ELANE a systématiquement activé ce programme dans de nombreux types de lignées cellulaires cancéreuses, mais pas dans les cellules non cancéreuses testées. Selon les chercheurs, la spécificité d’ELANE pour les cellules cancéreuses par rapport aux cellules non cancéreuses pourrait limiter la toxicité potentielle, une possibilité renforcée par l’absence d’effets secondaires observés chez les souris sans tumeur auxquelles on a injecté ELANE. Cette destruction sélective préserve également les cellules immunitaires, leur permettant de tirer parti des antigènes libérés et de générer une réponse immunitaire renforcée qui s’étend aux sites où le cancer s’est propagé.
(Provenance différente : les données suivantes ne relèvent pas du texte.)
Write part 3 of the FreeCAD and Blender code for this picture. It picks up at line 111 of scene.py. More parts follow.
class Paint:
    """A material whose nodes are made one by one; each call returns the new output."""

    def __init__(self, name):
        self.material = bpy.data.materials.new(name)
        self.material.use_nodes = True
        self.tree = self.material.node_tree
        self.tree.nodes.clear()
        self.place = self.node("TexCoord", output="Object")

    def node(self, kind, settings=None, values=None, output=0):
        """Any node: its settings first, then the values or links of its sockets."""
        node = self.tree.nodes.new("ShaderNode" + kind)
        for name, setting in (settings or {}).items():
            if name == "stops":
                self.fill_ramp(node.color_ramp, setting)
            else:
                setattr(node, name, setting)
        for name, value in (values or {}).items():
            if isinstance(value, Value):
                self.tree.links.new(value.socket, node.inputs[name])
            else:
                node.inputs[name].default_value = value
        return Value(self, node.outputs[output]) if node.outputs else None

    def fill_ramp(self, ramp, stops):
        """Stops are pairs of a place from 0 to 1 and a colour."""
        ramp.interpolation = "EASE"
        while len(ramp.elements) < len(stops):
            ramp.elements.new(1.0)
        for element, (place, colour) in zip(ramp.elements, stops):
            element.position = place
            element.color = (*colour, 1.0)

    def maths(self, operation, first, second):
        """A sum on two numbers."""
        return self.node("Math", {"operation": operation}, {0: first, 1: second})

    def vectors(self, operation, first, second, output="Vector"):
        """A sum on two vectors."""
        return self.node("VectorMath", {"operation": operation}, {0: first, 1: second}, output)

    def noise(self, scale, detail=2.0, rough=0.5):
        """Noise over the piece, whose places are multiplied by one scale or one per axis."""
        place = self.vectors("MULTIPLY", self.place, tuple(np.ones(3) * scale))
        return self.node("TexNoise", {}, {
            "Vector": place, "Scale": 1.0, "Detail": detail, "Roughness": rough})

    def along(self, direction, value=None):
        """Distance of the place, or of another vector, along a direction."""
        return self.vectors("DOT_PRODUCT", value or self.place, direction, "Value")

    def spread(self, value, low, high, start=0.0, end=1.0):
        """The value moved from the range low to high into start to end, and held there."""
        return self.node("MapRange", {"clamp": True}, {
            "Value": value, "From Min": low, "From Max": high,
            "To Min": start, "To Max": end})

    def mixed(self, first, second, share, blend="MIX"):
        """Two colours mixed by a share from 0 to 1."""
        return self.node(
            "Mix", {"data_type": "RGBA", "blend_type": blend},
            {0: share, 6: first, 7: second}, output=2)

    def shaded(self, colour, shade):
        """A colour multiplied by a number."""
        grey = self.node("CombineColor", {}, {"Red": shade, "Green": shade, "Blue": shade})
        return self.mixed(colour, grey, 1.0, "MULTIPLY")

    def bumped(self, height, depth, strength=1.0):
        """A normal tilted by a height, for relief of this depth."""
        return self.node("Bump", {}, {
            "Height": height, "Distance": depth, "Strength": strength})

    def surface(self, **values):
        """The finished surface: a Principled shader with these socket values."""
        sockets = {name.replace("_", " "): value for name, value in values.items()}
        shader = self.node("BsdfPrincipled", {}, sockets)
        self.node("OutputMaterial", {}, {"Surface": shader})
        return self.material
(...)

Efficace pour plusieurs types de cancers
Parce qu’il peut tuer un large éventail de cellules cancéreuses, ce traitement pourrait être efficace quelle que soit la composition génétique du cancer. Les chercheurs ont démontré l’efficacité d’ELANE dans neuf types de cancers génétiquement différents, y compris des cancers difficiles à traiter comme le cancer du sein triple négatif, le mélanome et le cancer du poumon.
En plus des découvertes décrites ci-dessus, les chercheurs ont indiqué qu’ils ont découvert des différences entre les neutrophiles humains et ceux de la souris dans la libération d’ELANE active et ont montré que l’élastase pancréatique porcine (PPE), une protéine similaire à ELANE qui est moins sensible aux inhibiteurs de tumeurs, induit une réponse thérapeutique encore meilleure.
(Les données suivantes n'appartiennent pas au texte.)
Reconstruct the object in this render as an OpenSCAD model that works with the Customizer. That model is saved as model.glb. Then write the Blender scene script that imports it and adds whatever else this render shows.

Les chercheurs ont déclaré que de futures études sont justifiées pour apprendre comment maximiser les effets thérapeutiques d’ELANE/PPE, à la fois en tant que thérapie unique et en combinaison avec d’autres traitements du cancer.
« C’est l’une de ces découvertes pour lesquelles, si nous avions suivi la voie traditionnelle en commençant par les souris, nous ne l’aurions jamais trouvée », a déclaré Becker. « Dans ce cas, nous avons commencé par les observations des patients, nous l’avons ramené au laboratoire chez les souris, et nous avons bon espoir de pouvoir le ramener chez l’homme en tant que nouveau traitement du cancer. »
Une entreprise pharmaceutique fera évoluer ce traitement
Cette approche unique du traitement du cancer pourrait se traduire par des applications dans le monde réel. Onchilles Pharma, dont Becker est le fondateur et le directeur scientifique, a récemment reçu un soutien financier de série A de la part d’investisseurs pour faire avancer le premier médicament candidat basé sur son travail dans les études précliniques de preuve de concept.
Cette recherche a été publiée dans Cell.